Days like those, I only know I make a difference by being part of something bigger. As a psychologist, I am one of about 98,000 nationwide. And believe me, 98,000 people, organized, can make one hell of a difference.

On the other hand, there are times when you can make a difference. A tiny difference, but a just noticeable difference nonetheless. And I find that most days--sometimes even on my day off--I can achieve that.

Yesterday a client called as she was planning a relapse. It was my day off, and I had been sleeping in. But of course I got up and made myself a pot of coffee and called her back. We spoke for ten minutes or so, and when we hung up she sounded more centered. All I had done was remind her of coping skills that she already had but had forgotten in a moment of panic, yet when I hung up I could pump my fist and say to myself, "Made a difference to that one!"

That comes from a parable about a woman walking along a beach who finds a starfish stranded above the tide line and throws it back into the sea. Another walker comments that there are so many animals stranded that way every day for miles up and down the beach, why bother? What difference could it possibly make? The woman replies, "It makes a difference to that one." Which tickled me, because I am the dotty old lady who is forever pulling over to the side of the road and gimping out into traffic to move a turtle to safety. (Made a difference to that one!) Or picking up strays and boarding them at my vet's until I can find their owners.

So when I think, What can I do? I come back to 'I can make a difference for somebody, or some thing, somewhere, somehow, today.' And that's my mission these days: "Make a Difference to That One!"

Saturday, August 2, 2008

Parcoblatta virginica


It never ceases to amaze me how long it takes psychology as a profession to get something into print. For example, it can take up to two years to get an obituary into the American Psychologist! Mail announcements from my state organization are frequently delivered days, if not weeks, after an event. Last year's Annual Report only just arrived from the national organization, in the July/August 2008 edition of the American Psychologist. Wall Street would have a cow if any publicly-held corporation took that long to get its profit statements out.
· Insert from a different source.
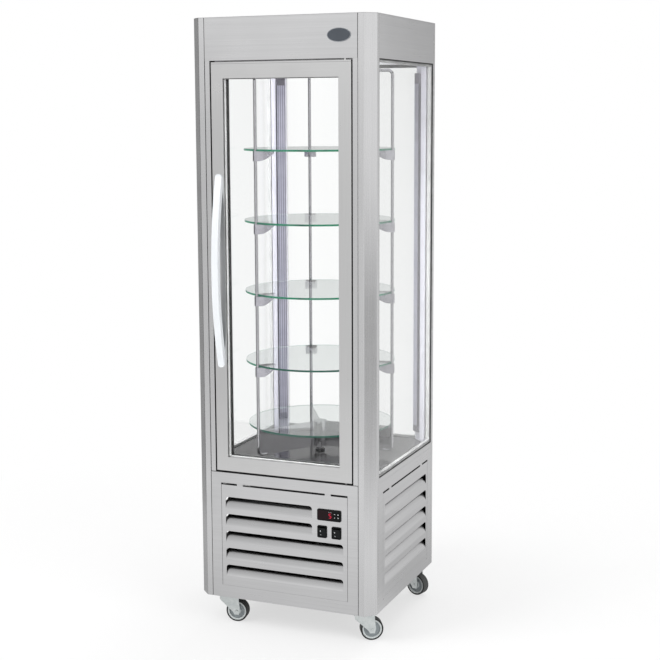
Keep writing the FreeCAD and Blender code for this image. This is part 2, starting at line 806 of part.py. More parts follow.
def web_plate():
    """The upright radial plate from the hub to the foot and upright of one rod, round its bend."""
    centre_x = ROD_CIRCLE - ROD_BEND_R
    centre_z = ARM_LOW + ROD_BEND_R
    inside = ROD_BEND_R - ROD_R - FIT
    half = WEB_THICK / 2
    low = ARM_LOW - ROD_R * 0.8
    high = LOW_DISC - DISC_THICK / 2 - FIT
    sweep = math.sqrt(0.5) * inside
    bend = Part.Arc(
        V(centre_x, 0, centre_z - inside),
        V(centre_x + sweep, 0, centre_z - sweep),
        V(centre_x + inside, 0, centre_z),
    )
    corners = [
        V(centre_x + inside, 0, centre_z), V(ROD_CIRCLE, 0, centre_z), V(ROD_CIRCLE, 0, high),
        V(HUB_R - 1.0, 0, high), V(HUB_R - 1.0, 0, low), V(centre_x, 0, low),
        V(centre_x, 0, centre_z - inside),
    ]
    edges = [bend.toShape()]
    for start, end in zip(corners[:-1], corners[1:]):
        edges.append(Part.makeLine(start, end))
    plate = Part.Face(Part.Wire(Part.__sortEdges__(edges))).extrude(V(0, WEB_THICK, 0))
    return moved(plate, 0, -half)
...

The Report rarely makes for interesting reading. There's lots of drek in there, like pages and pages of teeny-weeny type reporting who joined last year: Who cares? and pages of committee reports. This year, however, I am happy to be able to say that the issue contains a restatement of our opposition to torture. (Did you really think that we could come out in favor of it?)

We're also for health care reform and we adopted the Guidelines for Psychological Practice with Girls and Women as official policy. We also adopted as policy the Record Keeping Guidelines. Most amusing, we have officially rejected Intelligent Design: As a scientific organization, we should never have had to discuss any other option, but there it is.

I do always like to read the Report of the Ethics Committee, however, because this always includes the number and kinds of complaints that were filed in the previous year. I confess to a certain amount of morbid fascination with this data. In addition, this year I plan to use it to focus my efforts in my ethics class. For example, among the winning student papers on ethics last year was one entitled "MySpace or Yours? The Ethical Dilemma of Graduate Students' Personal Lives on the Internet," to be published in Ethics & Behavior this year. This strikes me as a perfect topic for an in-class discussion.

Apropos of the above, I Googled myself to see what personal, embarrassing, unprofessional stuff might be 'out there' about me... and discovered the Virginia wood cockroach (Parcoblatta virginica), a portrait of whom I have included above for your enjoyment. This particular one was once a denizen of Fort Sill, Oklahoma. I've never met her.